BRITISH war jets blasted ISIS truck bombs and troops as desperate suicide squads continued to thwart Iraqi forces battling to retake Mosul yesterday.
The RAF took part in strikes around the northern Iraqi city, destroying a lorry packed with high explosives as it was steered towards the front line.
British aircraft were also revealed to have hit ground troops carrying improvised bombs and anti-tank guns on the third day of the pivotal ground offensive.
But kamikaze maniacs were continuing to hold up the push towards the terror group’s Iraqi power base yesterday.
Terrifying video footage emerged of a jihadi maniac detonating his suicide vest as he was captured by Kurdish Peshmerga forces.

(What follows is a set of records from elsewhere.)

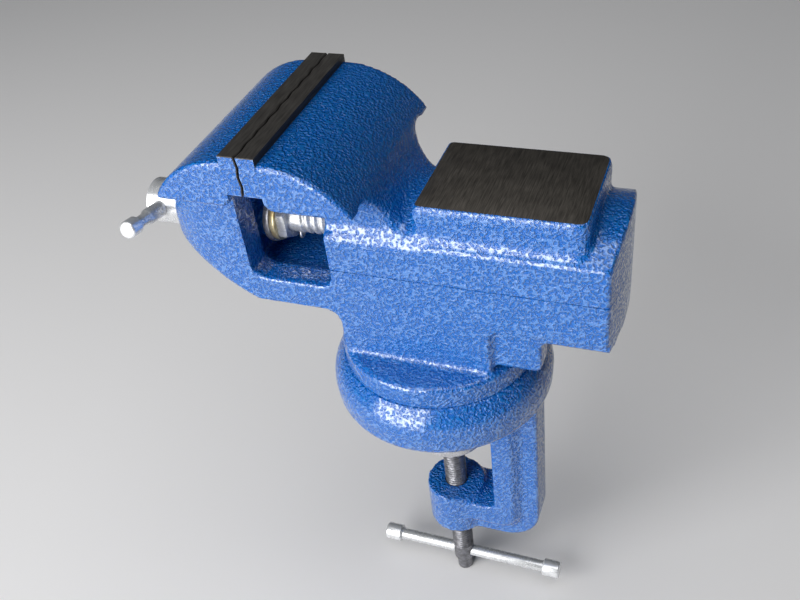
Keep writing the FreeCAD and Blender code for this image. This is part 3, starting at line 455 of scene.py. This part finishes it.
def join(shape, other):
    """Adds another bmesh to a shape, without welding them."""
    mesh = bpy.data.meshes.new("other")
    other.to_mesh(mesh)
    other.free()
    shape.from_mesh(mesh)
    bpy.data.meshes.remove(mesh)


grinding = grinding_group()
ground_iron = ground_iron_material()
jaw = merged_copy("sliding_jaw")
tongue = jaw.copy()
bmesh.ops.bisect_plane(tongue, geom=tongue.verts[:] + tongue.edges[:] + tongue.faces[:], dist=CUT_WELD,
                       plane_co=(0, 0, SEAM), plane_no=(0, 0, 1), clear_outer=True)
leave_stock(jaw, Z, -1, SEAM)
leave_stock(jaw, X, -1, rear_seat)
leave_stock(jaw, Z, 1, anvil_top)
jaw_skin = sand_cast(jaw, passes=2)
for blending in range(BLENDING_PASSES):
    saddle = [vert for vert in jaw_skin.verts if in_saddle(vert.co)]
    bmesh.ops.smooth_vert(jaw_skin, verts=saddle, factor=0.5, use_axis_x=True, use_axis_y=True,
                          use_axis_z=True)
mill(jaw_skin, X, -1, rear_seat, PLATE_SEAT_RIM, below_the_jaws)
mill(jaw_skin, Z, 1, anvil_top, ANVIL_RIM, ahead_of_the_anvil, GROUND)
under_rim = mill(jaw_skin, Z, -1, SEAM, SEAM_RIM)
join(jaw_skin, tongue)
smooth_faces(jaw_skin, 50, under_rim)
add_piece("sliding_jaw_casting", jaw_skin, "slider", [enamel, ground_iron], ["sliding_jaw"])


# Jaw plates. Two ground steel plates whose serrated faces mesh, screwed to the milled seats.
# The enamel runs over their two ends, and their top edges are left bare.

PLATE_CHAMFER = 0.20 * MM
ON_SEAT = 0.05 * MM
ENAMELLED_END = 1


def plate_material():
    """Dark ground steel with a fine grain along the plate."""
    material, metal = new_material("jaw_plate_steel")
    tree = material.node_tree
    ground = place_group(tree, grinding, {"Marks to the metre": 2200, "Stretch": (1, 0.08, 1)})
    marks = ground.outputs["Marks"]
    add_tone(tree, metal, marks, dark=(0.045, 0.041, 0.038, 1), dark_up_to=0.3,
             light=(0.105, 0.098, 0.090, 1), light_from=0.7)
    add_relief(tree, metal, marks, strength=0.4, depth=0.03 * MM)
    metal.inputs["Metallic"].default_value = 0.5
    metal.inputs["Roughness"].default_value = 0.5
    return material


plate_steel = plate_material()
for plate, body, seat in (("front_jaw_plate", "turret", front_seat), ("rear_jaw_plate", "slider", rear_seat)):
    toothed = merged_copy(plate)
    bmesh.ops.dissolve_limit(toothed, angle_limit=math.radians(1), verts=toothed.verts, edges=toothed.edges)
    corners = []
    for edge in toothed.edges:
        middle = (edge.verts[0].co + edge.verts[1].co) / 2
        if edge.calc_face_angle(0) > math.radians(20) and abs(middle.x - seat) > ON_SEAT:
            corners.append(edge)
    bmesh.ops.bevel(toothed, geom=corners, offset=PLATE_CHAMFER, segments=1, profile=0.5, affect="EDGES",
                    material=-1)
    for face in toothed.faces:
        if abs(face.normal.y) > 0.9:
            face.material_index = ENAMELLED_END
    add_piece(plate + "_ground", toothed, body, [plate_steel, enamel], [plate])


# Main screw. Turned and rolled from one bar, zinc plated bright, its head drilled across for the handle.
# Its shank runs plain through the nose and the nut to the split pin, and its rounded thread runs on into the
# sliding jaw. Stations and radii of turned pieces are in plain millimetres, other lengths in metres.

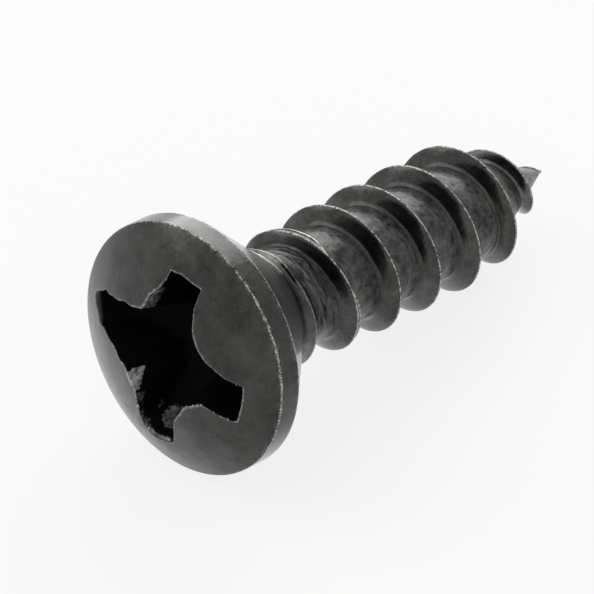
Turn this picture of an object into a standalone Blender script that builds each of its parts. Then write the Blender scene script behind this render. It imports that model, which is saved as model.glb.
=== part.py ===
"""A sheet metal screw with a raised countersunk head and a cross recess, lying on its side.

One cold-headed and thread-rolled piece of steel. All lengths are in metres and +Z is up. The screw
is drawn along its own +X axis, from the front edge of the head's rim at 0 to the point, and is then
tipped onto the two places that it rests on, the rim and one crest of the thread, with the surface
below it at height 0.
"""

import math

import bmesh
import bpy
import numpy as np
from mathutils import Matrix, Vector

# Length, from the front edge of the rim to the point
LENGTH = 0.0126

# Head: a low dome, a short cylindrical rim and the countersunk cone under it
HEAD_DIAMETER = 0.0064
DOME_HEIGHT = 0.00089
RIM_HEIGHT = 0.00058
RIM_EDGE_RADIUS = 0.00006
COUNTERSINK_ANGLE = math.radians(82)
NECK_FILLET_RADIUS = 0.0006

# Cross recess: each wing runs out from the middle, and all of it tapers inwards with depth
RECESS_DIAMETER = 0.00464
RECESS_DEPTH = 0.00235
RECESS_WING_WIDTH = 0.00100
RECESS_CORNER_RADIUS = 0.00130
RECESS_TAPER = math.radians(26.5)
RECESS_FLOOR_ANGLE = math.radians(28)
RECESS_TURN = math.radians(2.5)

# Right-hand thread: a narrow crest on a nearly cylindrical core
THREAD_DIAMETER = 0.0035
CORE_DIAMETER = 0.00258
PITCH = 0.001411
FLANK_ANGLE = math.radians(30)
CREST_WIDTH = 0.00008

# The first crest comes out of the countersunk cone low and grows to the full diameter
RUN_IN_DIAMETER = 0.00316
RUN_IN_OFFSET = 0.00062
RUN_IN_LENGTH = 0.0022
THREAD_TURN = math.radians(159)

# Gimlet point: the core narrows as an ogive and the thread sinks into it
POINT_LENGTH = 0.0030
POINT_FULLNESS = 1.1
POINT_BLUNT_LENGTH = 0.00012

# Mesh density
COLUMNS = 60
DOME_RINGS = 8
EDGE_RINGS = 3
GROOVE_POINTS = 3
CORNER_POINTS = 9
WING_END_POINTS = 5

HEAD_RADIUS = HEAD_DIAMETER / 2
CORE_RADIUS = CORE_DIAMETER / 2
THREAD_RADIUS = THREAD_DIAMETER / 2
SEAT_SLOPE = math.tan(COUNTERSINK_ANGLE / 2)
SEAT_END = RIM_HEIGHT + (HEAD_RADIUS - CORE_RADIUS) / SEAT_SLOPE
DOME_RADIUS = (HEAD_RADIUS**2 + DOME_HEIGHT**2) / (2 * DOME_HEIGHT)
HELIX_START = RIM_HEIGHT + (HEAD_RADIUS - 1.15 * THREAD_RADIUS) / SEAT_SLOPE
HELIX_END = LENGTH - POINT_BLUNT_LENGTH


def clear_scene():
    for obj in list(bpy.data.objects):
        bpy.data.objects.remove(obj, do_unlink=True)


def black_steel():
    """Steel with a satin black oxide finish."""
    material = bpy.data.materials.new("black_oxide_steel")
    material.use_nodes = True
    shader = material.node_tree.nodes["Principled BSDF"]
    shader.inputs["Base Color"].default_value = (0.045, 0.043, 0.041, 1.0)
    shader.inputs["Metallic"].default_value = 0.85
    shader.inputs["Roughness"].default_value = 0.42
    material.diffuse_color = (0.045, 0.043, 0.041, 1.0)
    return material


def point_progress(place):
    """0 at the point and 1 where the shank has its full size."""
    return min(1.0, max(0.0, (LENGTH - place) / POINT_LENGTH))


def core_radius(place):
    """Radius of the screw without its thread: countersunk cone, neck fillet, shank and point."""
    reach = NECK_FILLET_RADIUS * math.tan(COUNTERSINK_ANGLE / 4)
    fillet_start = SEAT_END - reach * math.cos(COUNTERSINK_ANGLE / 2)
    fillet_end = SEAT_END + reach
    if place <= fillet_start:
        return CORE_RADIUS + (SEAT_END - place) * SEAT_SLOPE
    if place < fillet_end:
        across = math.sqrt(NECK_FILLET_RADIUS**2 - (fillet_end - place) ** 2)
        return CORE_RADIUS + NECK_FILLET_RADIUS - across
    return CORE_RADIUS * (1 - (1 - point_progress(place)) ** POINT_FULLNESS)


def crest_radius(place):
    """Radius of the thread's crest where it stands clear of the core."""
    grown = min(1.0, max(0.0, (place - SEAT_END - RUN_IN_OFFSET) / RUN_IN_LENGTH))
    low = RUN_IN_DIAMETER / 2
    radius = low + (THREAD_RADIUS - low) * (1 - (1 - grown) ** 2)
    left = min(1.0, max(0.0, (HELIX_END - place) / (POINT_LENGTH - POINT_BLUNT_LENGTH)))
    height = (radius - CORE_RADIUS) * (1 - (1 - left) ** 2)
    return CORE_RADIUS * (1 - (1 - point_progress(place)) ** POINT_FULLNESS) + height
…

He triggered the devices after being wounded, sending his mutilated body spiralling into the air.
Kurdish soldiers could be seen riddling him with more bullets on the ground but his suicide blast failed to injure anyone else.

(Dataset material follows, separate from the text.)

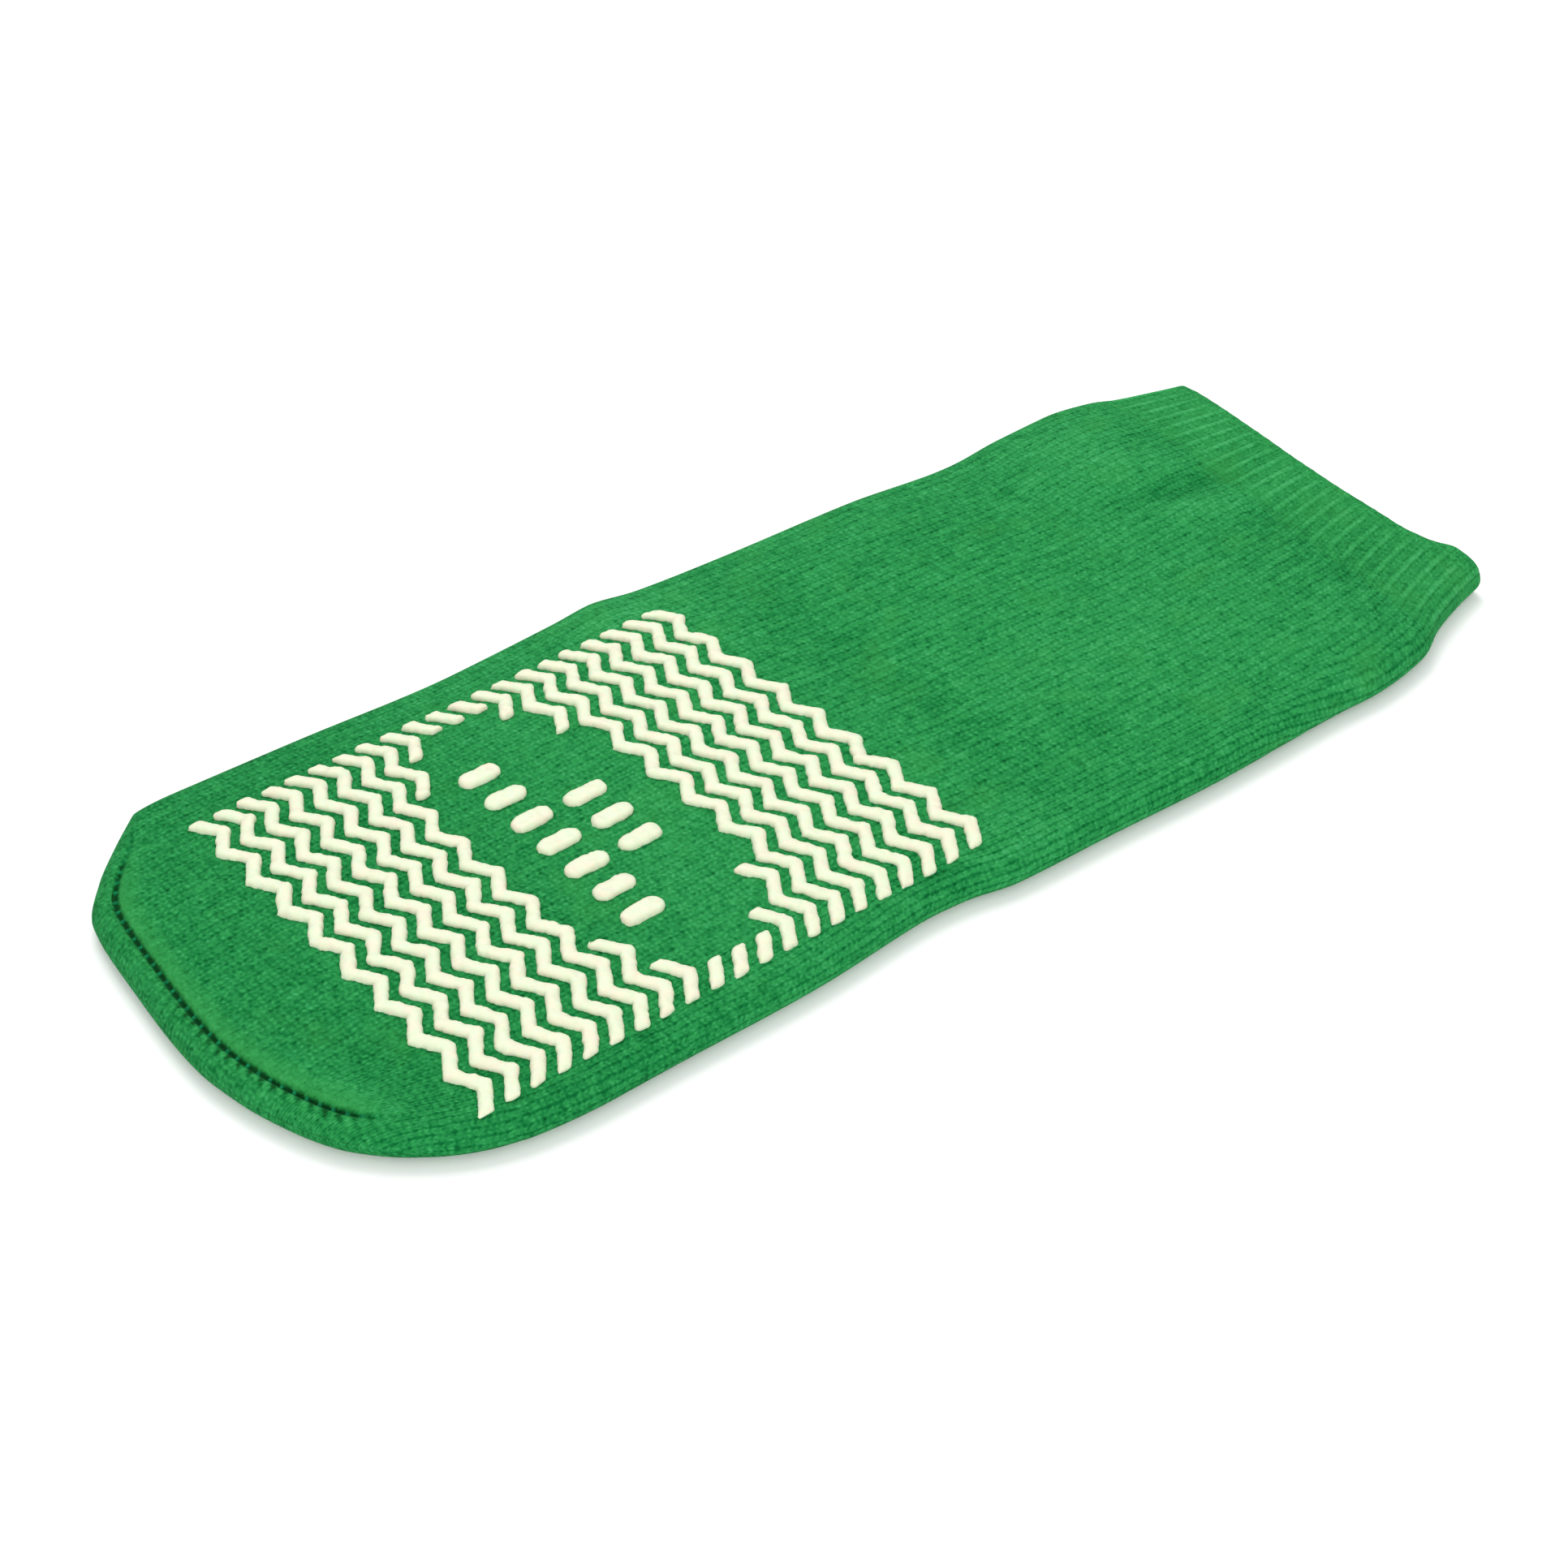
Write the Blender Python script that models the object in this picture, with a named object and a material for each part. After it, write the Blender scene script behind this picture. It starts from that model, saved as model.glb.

US troops supporting the crucial push with British special forces said evidence had emerged that ISIS cowards were using civilians as human shields.

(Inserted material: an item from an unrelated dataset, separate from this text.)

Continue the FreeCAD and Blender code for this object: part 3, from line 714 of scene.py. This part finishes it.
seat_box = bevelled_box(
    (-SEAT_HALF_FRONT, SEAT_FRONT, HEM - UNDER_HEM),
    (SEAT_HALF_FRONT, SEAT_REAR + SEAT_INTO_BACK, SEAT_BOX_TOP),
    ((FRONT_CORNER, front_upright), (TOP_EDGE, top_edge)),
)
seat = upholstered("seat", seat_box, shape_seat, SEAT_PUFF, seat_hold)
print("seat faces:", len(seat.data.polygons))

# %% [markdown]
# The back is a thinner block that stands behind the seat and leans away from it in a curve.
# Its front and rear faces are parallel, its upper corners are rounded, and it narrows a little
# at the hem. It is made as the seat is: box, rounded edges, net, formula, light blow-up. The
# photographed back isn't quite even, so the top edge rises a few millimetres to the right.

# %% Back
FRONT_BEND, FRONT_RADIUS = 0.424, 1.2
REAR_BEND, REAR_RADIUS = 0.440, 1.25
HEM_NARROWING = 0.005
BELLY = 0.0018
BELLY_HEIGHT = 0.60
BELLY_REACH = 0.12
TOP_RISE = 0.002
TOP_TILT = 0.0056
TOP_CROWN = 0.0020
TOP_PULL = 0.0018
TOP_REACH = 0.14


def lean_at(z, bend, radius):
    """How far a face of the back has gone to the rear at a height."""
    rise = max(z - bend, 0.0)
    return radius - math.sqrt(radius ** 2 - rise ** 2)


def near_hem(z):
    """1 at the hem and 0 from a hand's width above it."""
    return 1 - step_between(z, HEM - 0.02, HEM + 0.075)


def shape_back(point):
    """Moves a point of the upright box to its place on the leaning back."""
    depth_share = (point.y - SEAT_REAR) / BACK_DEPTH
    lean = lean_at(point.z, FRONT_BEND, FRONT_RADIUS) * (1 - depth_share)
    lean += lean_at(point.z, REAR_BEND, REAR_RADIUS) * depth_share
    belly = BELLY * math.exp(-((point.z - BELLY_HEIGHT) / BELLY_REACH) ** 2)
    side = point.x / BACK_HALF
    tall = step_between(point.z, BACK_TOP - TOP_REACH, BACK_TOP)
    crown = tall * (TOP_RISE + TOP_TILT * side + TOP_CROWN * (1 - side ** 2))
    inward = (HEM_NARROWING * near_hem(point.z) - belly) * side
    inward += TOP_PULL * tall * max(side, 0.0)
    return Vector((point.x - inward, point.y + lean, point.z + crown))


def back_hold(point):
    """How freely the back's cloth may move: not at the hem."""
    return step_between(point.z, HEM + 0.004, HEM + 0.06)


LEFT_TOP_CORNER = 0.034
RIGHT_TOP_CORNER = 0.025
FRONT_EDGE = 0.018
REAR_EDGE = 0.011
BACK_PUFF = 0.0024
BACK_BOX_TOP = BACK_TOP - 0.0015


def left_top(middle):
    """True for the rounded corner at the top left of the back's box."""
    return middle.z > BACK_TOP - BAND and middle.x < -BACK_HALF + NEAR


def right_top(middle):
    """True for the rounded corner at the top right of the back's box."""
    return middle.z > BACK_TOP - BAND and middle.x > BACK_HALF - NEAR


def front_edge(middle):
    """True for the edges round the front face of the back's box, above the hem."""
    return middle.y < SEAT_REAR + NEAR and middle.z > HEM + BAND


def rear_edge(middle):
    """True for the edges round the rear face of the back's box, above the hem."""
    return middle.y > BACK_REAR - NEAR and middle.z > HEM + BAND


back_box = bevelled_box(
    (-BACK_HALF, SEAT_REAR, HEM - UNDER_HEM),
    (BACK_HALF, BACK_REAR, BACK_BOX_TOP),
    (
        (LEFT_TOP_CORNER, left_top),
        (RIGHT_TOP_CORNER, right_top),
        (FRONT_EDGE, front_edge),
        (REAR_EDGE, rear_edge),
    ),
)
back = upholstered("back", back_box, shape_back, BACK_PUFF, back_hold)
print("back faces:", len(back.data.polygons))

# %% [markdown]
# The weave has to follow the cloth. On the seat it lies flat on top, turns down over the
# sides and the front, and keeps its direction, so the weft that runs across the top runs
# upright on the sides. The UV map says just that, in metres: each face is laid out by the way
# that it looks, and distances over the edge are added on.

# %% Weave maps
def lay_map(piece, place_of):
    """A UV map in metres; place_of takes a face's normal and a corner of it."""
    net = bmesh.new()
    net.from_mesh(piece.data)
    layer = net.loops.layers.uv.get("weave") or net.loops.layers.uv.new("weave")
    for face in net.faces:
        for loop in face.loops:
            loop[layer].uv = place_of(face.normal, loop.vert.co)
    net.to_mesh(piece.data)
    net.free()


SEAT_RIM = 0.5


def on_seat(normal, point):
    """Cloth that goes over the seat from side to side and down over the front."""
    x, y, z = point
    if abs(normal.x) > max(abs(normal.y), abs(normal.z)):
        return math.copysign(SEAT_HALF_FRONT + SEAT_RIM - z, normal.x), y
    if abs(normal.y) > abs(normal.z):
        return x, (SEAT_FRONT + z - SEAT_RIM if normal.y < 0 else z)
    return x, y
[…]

They also torched oil wells in an echo of Saddam Hussein’s tactics in Kuwait in 1991.
The tactic was seen as ISIS were driven out of 10 villages on the outskirts of Mosul in the latest stage of the operation mounted by Iraqi and Kurdish forces.
But commanders who urged entrenched jihadi fighters to surrender said it could still take weeks or months to oust them after saluting early successes.
And humanitarian crisis was looming as thousands of desperate civilians began fleeing the imminent bloodbath.
About 5,000 people, mostly women and children, have already arrived at the Al Hol camp from the
Mosul area in the last 10 days with at least 1,000 more gathering at the border.
Many had already paid people smugglers amid concern some would attempt to head further west into Europe.
Up to one million people could be forced to flee as a final assault nears and many will need shelter.
UK Defence Secretary Sir Michael Fallon said the liberation of Mosul would be a “big moment” in the war against ISIS, also known as Daesh.
Officials revealed a British Reaper drone was in action south-east of the Mosul, attacking a mortar position, an armed truck and IS anti-tank teams.
A Typhoon fighter south of Mosul blitzed another truck bomb with a Paveway IV guided bomb.
Another Reaper later targeted two groups of IS fighters and an armed truck, while Typhoons to the north-east of the city hit targets including improvised explosive devices, or IEDs.
Up to 1.5million people including 5,000 terror troops are believed to be inside Mosul as coalition forces close in on three sides.
Allied forces in the outlying village of Al-Shura south of Mosul screened groups of heavily bearded men who said they had been banned from shaving or smoking by ISIS.